Нармонов подхватил мысль Александрова:
— Товарищ адмирал, мы считаем, что меры, принятые вами в тайне от всех и направленные на то, чтобы обеспечить безопасность подводного ракетоносца «Красный Октябрь», были успешными — если только, разумеется, капитан Рамиус ни в чем не виновен и лично потопил корабль вместе с офицерами и теми американцами на борту, которые, несомненно, пытались похитить наш новейший ракетоносец. В любом случае, пока КГБ не проведет осмотр приборов, изъятых с места катастрофы, будем исходить из того, что подлодка не попала в руки противника.

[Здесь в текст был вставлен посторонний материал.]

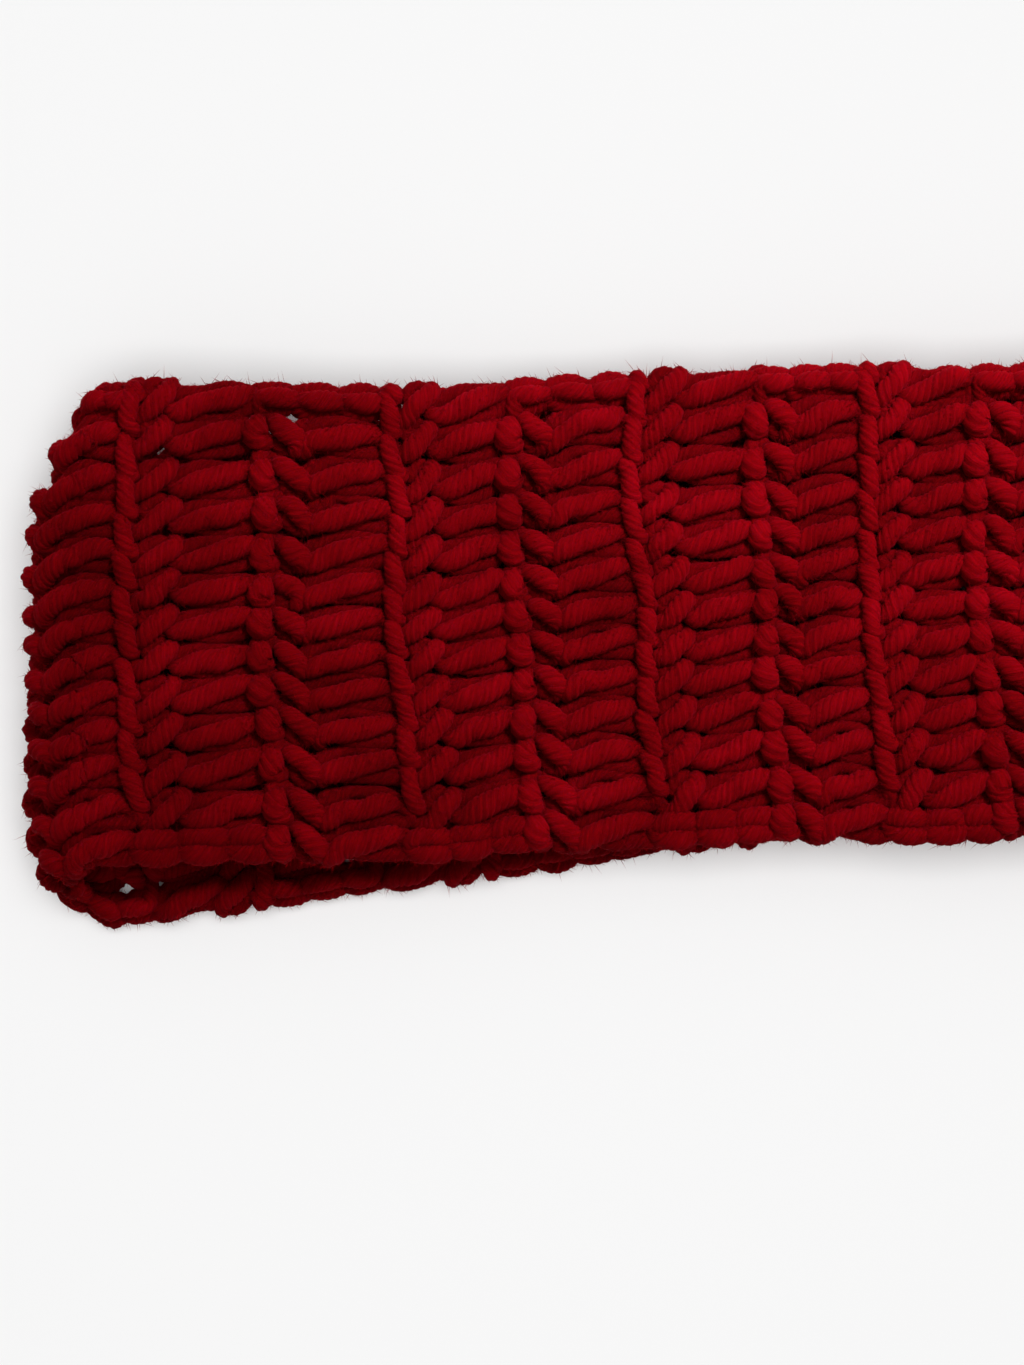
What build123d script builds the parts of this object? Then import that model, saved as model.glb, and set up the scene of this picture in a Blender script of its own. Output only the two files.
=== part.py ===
"""Crocheted headband, laid flat and doubled.

A band of double crochet is worked back and forth in rows, joined into a loop and laid flat,
so that it has an upper layer, an under layer and a soft fold at each end.
The loop's section stands in the XZ plane and the band's width runs along Y.
A place on the loop is its distance round the middle of the fabric: it starts where the left
fold meets the upper layer, and runs right, round the right fold and back along the underside.
The origin is at the middle of the underside.
"""
from build123d import *
from math import cos, pi, sin
import os

os.makedirs("parts", exist_ok=True)

# Yarn and fabric, mm
yarn_diameter = 3.3
fabric_thickness = 7.0
stitch_count = 13
stitch_pitch = 6.75
edge_chamfer = 0.9
flat_spans = 3
fold_spans = 8

# Rows are numbered from the foundation chain, in the order they are worked
row_count = 22
row_height = 21.5
hand_worked_heights = {9: 19.8, 10: 19.8, 11: 22.5, 12: 22.5, 13: 21.6, 14: 24.3, 15: 25.2}
top_chain_height = 4.6

# How the loop lies
left_fold_row = 16
first_ridge = 8.8
fold_pocket = 6.6
middle_gap = 1.2

# How far along Y the band lies: the upper layer bends once, between two straight stretches,
# and the under layer runs askew to its left end, from some way along it
right_shift = 2.0
upper_left_shift = -2.0
bend_start = -51.0
bend_length = 68.0
under_left_shift = -15.5
askew_from = 90.0

# Seam
seam_width = 2.4
seam_stitch_gap = 0.8

band_width = stitch_count * stitch_pitch
half_thickness = fabric_thickness / 2
fold_radius = (fabric_thickness + fold_pocket) / 2
fold_length = pi * fold_radius
foundation_width = yarn_diameter


def height_of(row):
    """Height of one row, measured round the loop."""
    return hand_worked_heights.get(row, row_height)


rows = range(1, row_count + 1)
loop_length = sum(height_of(row) for row in rows) + foundation_width + seam_width
layer_length = loop_length / 2 - fold_length
half_layer = layer_length / 2
under_start = layer_length + fold_length
under_z = half_thickness
upper_z = under_z + 2 * fold_radius
middle_sag = fold_pocket - middle_gap


def sag_at(x):
    """How far the upper layer has sunk towards the under layer."""
    return middle_sag * (1 - (x / half_layer) ** 2) ** 2


def sag_slope(x):
    return -4 * middle_sag * (1 - (x / half_layer) ** 2) * x / half_layer**2


def loop_point(place, height):
    """Point of the loop's section, height above the middle of the fabric, outwards."""
    place = place % loop_length
    if place < layer_length:
        x = place - half_layer
        slope = -sag_slope(x)
        return (x - height * slope, upper_z - sag_at(x) + height)
    if place < under_start:
        turn = (place - layer_length) / fold_radius
        reach = fold_radius + height
        return (half_layer + reach * sin(turn), under_z + fold_radius + reach * cos(turn))
    if place < under_start + layer_length:
        return (half_layer - (place - under_start), under_z - height)
    turn = (place - under_start - layer_length) / fold_radius
    reach = fold_radius + height
    return (-half_layer - reach * sin(turn), under_z + fold_radius - reach * cos(turn))


def blend(first, last, share):
    return first + (last - first) * min(1.0, max(0.0, share))


def shift_at(place):
    """How far along Y the band lies at a place on the loop."""
    place = place % loop_length
    if place < layer_length:
        x = place - half_layer
        return blend(upper_left_shift, right_shift, (x - bend_start) / bend_length)
    if place < under_start:
        return right_shift
    if place < under_start + layer_length:
        askew = (place - under_start - askew_from) / (layer_length - askew_from)
        return blend(right_shift, under_left_shift, askew)
    turned = (place - under_start - layer_length) / fold_length
    return blend(under_left_shift, upper_left_shift, turned)


def face_points(start, end, height):
    """Points along one face of a stretch of fabric, closer together where it bends."""
    spans = fold_spans if bends(start, end) else flat_spans
    return [loop_point(start + (end - start) * step / spans, height) for step in range(spans + 1)]


def bends(start, end):
    """Whether a stretch lies round a fold."""
    right = start < under_start and end > layer_length
    left = end > under_start + layer_length or start < 0
    return right or left


def stitch_block(start, end, width):
    """One stitch's share of a strip, rounded off along its outer and inner edges."""
    outer = face_points(start, end, half_thickness)
    inner = face_points(start, end, -half_thickness)
    with BuildPart() as block:
        with BuildSketch(Plane.XZ):
            with BuildLine():
                Spline(*outer)
                Line(outer[-1], inner[-1])
                Spline(*reversed(inner))
                Line(inner[0], outer[0])
            make_face()
        extrude(amount=width / 2, both=True)
        across = block.edges().filter_by(Axis.Y)
        along = block.edges().filter_by(GeomType.BSPLINE)
        chamfer(across + along, edge_chamfer)
    return block.part


def repeat_across(stitch, shift):
    """A full width of one stitch, side by side."""
    with BuildPart() as strip:
        with Locations((0, shift, 0)):
            with GridLocations(0, stitch_pitch, 1, stitch_count):
                add(stitch)
    return strip.part


# Where each row starts, round the loop, and how far along Y it lies
foundation_edge = first_ridge + sum(height_of(row) for row in rows if row < left_fold_row)
foundation_end = foundation_edge + foundation_width
seam_end = foundation_end + seam_width
row_feet = {row: foundation_edge - sum(height_of(lower) for lower in range(1, row)) for row in rows}
row_shifts = {row: shift_at(row_feet[row] - height_of(row) / 2) for row in rows}
band_y = -(min(row_shifts.values()) + max(row_shifts.values())) / 2

# Each row: a strip of posts, closed along its far side by its own top chain
for row in rows:
    row_top = row_feet[row] - height_of(row)
    chain_foot = row_top + top_chain_height
    with BuildPart() as stitch:
        add(stitch_block(chain_foot, row_feet[row], stitch_pitch))
        add(stitch_block(row_top, chain_foot, stitch_pitch))
    with BuildPart() as crochet_row:
        add(repeat_across(stitch.part, band_y + row_shifts[row]))
    crochet_row.part.label = f"row_{row:02d}"
    export_step(crochet_row.part, f"parts/row_{row:02d}.step")

# The chain that the first row is worked into
foundation_link = stitch_block(foundation_edge, foundation_end, stitch_pitch)
with BuildPart() as foundation_chain:
    add(repeat_across(foundation_link, band_y + shift_at(foundation_edge)))
foundation_chain.part.label = "foundation_chain"
export_step(foundation_chain.part, "parts/foundation_chain.step")

# Whip stitches that close the loop, one for each stitch of the last row
seam_stitch = stitch_block(foundation_end, seam_end, stitch_pitch - seam_stitch_gap)
with BuildPart() as joining_seam:
    add(repeat_across(seam_stitch, band_y + shift_at(seam_end)))
joining_seam.part.label = "joining_seam"
export_step(joining_seam.part, "parts/joining_seam.step")

print("band", round(band_width, 1), "wide and", round(loop_length, 1), "round the loop")
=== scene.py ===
"""Looks of the crocheted headband.

Every row of the band is one strand of plied yarn, led through its stitches as a hook leads it.
A stitch is drawn once, as a list of points that the yarn passes, and repeated along each row.
The rows are then laid round the loop that the CAD model gives, and each strand becomes a mesh
with its plies and its fuzz.
"""
import bpy
import math
import numpy as np
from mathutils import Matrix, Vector


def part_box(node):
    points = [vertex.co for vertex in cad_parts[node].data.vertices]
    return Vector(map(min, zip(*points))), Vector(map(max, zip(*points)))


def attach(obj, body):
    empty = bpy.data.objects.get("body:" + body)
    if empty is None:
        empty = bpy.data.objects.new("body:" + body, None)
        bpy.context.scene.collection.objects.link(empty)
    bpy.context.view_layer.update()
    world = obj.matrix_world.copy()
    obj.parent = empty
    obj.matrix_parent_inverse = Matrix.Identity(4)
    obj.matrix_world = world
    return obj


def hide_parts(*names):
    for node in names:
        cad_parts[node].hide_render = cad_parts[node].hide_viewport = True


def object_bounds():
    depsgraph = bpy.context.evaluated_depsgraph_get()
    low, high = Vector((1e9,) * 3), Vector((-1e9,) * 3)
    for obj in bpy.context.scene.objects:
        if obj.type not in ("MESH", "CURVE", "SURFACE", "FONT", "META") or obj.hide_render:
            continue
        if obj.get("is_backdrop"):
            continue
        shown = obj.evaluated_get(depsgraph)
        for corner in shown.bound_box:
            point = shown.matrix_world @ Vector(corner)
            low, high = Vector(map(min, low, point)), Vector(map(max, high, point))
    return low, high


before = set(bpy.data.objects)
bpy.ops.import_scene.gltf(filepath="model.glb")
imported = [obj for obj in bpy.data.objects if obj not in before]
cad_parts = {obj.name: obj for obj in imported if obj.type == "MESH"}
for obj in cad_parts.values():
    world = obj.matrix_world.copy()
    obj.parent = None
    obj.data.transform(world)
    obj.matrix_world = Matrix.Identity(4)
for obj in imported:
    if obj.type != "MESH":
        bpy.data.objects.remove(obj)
cad_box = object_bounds()

MM = 0.001
ROWS = 22
COLUMNS = 13            # a turning chain and twelve stitches
LEFT_FOLD_ROW = 16
RIGHT_FOLD_ROW = 5

# Yarn, mm
YARN_RADIUS = 1.62
PLIES = 5
PLY_DEPTH = 0.075       # share of the radius, up and down
PLY_LAY = 6.6           # length of one full twist
PLY_ROUNDNESS = 0.8
PLY_BALANCE = 1.4       # keeps the mean radius near YARN_RADIUS
PLY_UNEVENNESS = 0.05
TWIST_DRIFT = 0.5
TWIST_DRIFT_LENGTH = 9.0
RING_POINTS = 20
RING_STEP = 0.6

# How the yarn's thickness varies along it: share of the radius, and length in mm
LOFT_WAVES = ((0.055, 2.3), (0.03, 0.9))

# The double crochet: points that the yarn passes, in working order.
# Along the row in stitches, up the row as a share of its height, towards the front in mm,
# and how thick the yarn is there.
DOUBLE_CROCHET = [
    (-0.44, 1.015, -0.9, 0.9),    # back leg of the chain at the top
    (-0.47, 0.955, 0.0, 0.9),     # over to the front
    (-0.38, 0.885, 0.9, 0.98),    # the wrap, slanting across the front
    (-0.22, 0.82, 1.7, 1.12),
    (0.00, 0.745, 1.95, 1.18),
    (0.22, 0.675, 1.6, 1.1),
    (0.38, 0.65, 0.2, 0.9),       # round to the back
    (0.34, 0.66, -1.0, 0.92),
    (0.22, 0.625, -1.75, 1.16),   # long slant down the back
    (0.09, 0.52, -1.95, 1.24),
    (-0.07, 0.36, -1.9, 1.24),
    (-0.19, 0.21, -1.5, 1.16),
    (-0.22, 0.10, -0.6, 0.9),     # through the foot to the front
    (0.04, 0.00, 0.2, 0.8),
    (0.24, 0.05, 0.0, 0.85),      # first leg, up inside the post
    (0.27, 0.20, 0.1, 0.85),
    (0.23, 0.40, 0.1, 0.85),
    (0.14, 0.57, 0.1, 0.9),
    (0.00, 0.66, 0.2, 0.9),       # over the top inside the wrap
    (-0.22, 0.65, 0.5, 0.92),
    (-0.27, 0.575, 1.3, 1.1),     # second leg, down the front
    (-0.14, 0.45, 1.75, 1.22),
    (0.00, 0.30, 1.85, 1.26),
    (0.13, 0.17, 1.5, 1.16),
    (0.18, 0.06, 0.4, 0.88),      # through the foot to the back
    (0.10, -0.01, -0.6, 0.8),
    (-0.16, 0.05, -0.4, 0.8),     # up inside, against the next post
    (-0.38, 0.16, 0.0, 0.74),
    (-0.46, 0.32, 0.1, 0.74),
    (-0.43, 0.48, 0.0, 0.74),
    (-0.20, 0.60, 0.0, 0.8),      # through both loops
    (-0.04, 0.72, 0.1, 0.85),
    (0.06, 0.85, 0.3, 0.9),
    (0.30, 0.84, 0.2, 0.8),
    (0.42, 0.765, 0.1, 0.78),
    (0.34, 0.72, -0.9, 0.88),
    (0.18, 0.70, -1.8, 1.12),     # short leg at the back
    (0.00, 0.75, -2.1, 1.2),
    (-0.19, 0.82, -1.9, 1.14),
    (-0.30, 0.87, -0.8, 0.9),
    (-0.33, 0.925, 0.3, 0.78),    # under, out of sight
    (-0.27, 0.985, -0.8, 0.95),   # bump behind the top
    (-0.13, 1.01, -1.9, 1.42),
    (0.02, 1.02, -2.1, 1.52),
    (0.17, 1.01, -1.9, 1.42),
    (0.26, 0.96, -0.9, 0.95),
    (0.14, 0.935, 0.5, 0.85),     # to the front, inside the last loop
    (0.10, 0.965, 1.4, 0.92),     # front leg of the top chain
    (0.34, 0.99, 2.1, 1.0),
    (0.66, 1.0, 2.25, 1.0),
    (0.94, 1.015, 1.8, 0.94),
    (1.08, 1.03, 0.5, 0.85),      # its head, and back
    (0.84, 1.025, -0.7, 0.9),
]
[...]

Падорин несколько раз растерянно моргнул. Его сердце учащенно билось, и в левой половине груди он чувствовал острую боль. Неужели его оправдали? Но почему? Причину он понял лишь через несколько секунд. Он ведь политработник, в конце концов. Если партия хочет установить над флотом партийный контроль — вернее, усилить его, потому что флот всегда находился под контролем партии, — то Политбюро не может позволить себе устранить высшего представителя партии в командовании флотом. Теперь он превратится в вассала этих людей, и в особенности Александрова. Падорин решил, что с этим можно примириться.
А вот положение Горшкова станет весьма уязвимым. Пусть пройдет несколько месяцев, но Падорин не сомневался, что у советского флота появится новый главнокомандующий, человек, личная власть которого будет недостаточной, чтобы принимать важные решения и формулировать политику развития флота без одобрения Политбюро. Горшков приобрел слишком большой авторитет, стал слишком крупной фигурой, и партийные вожди не захотели, чтобы такой могущественный человек стоял во главе военно-морского флота.
Меня не тронут, подумал Падорин, пораженный таким везением.
— Товарищ Герасимов будет работать совместно с отделом политической безопасности вашего управления, проверять методы вашей работы и давать советы, направленные на её улучшение.
Итак, он становится агентом КГБ с адмиральскими звездами? Ну что ж, ему сохранили жизнь, должность, дачу, а через два года он уйдет в отставку. Цена не столь уж высока. Падорин остался вполне доволен.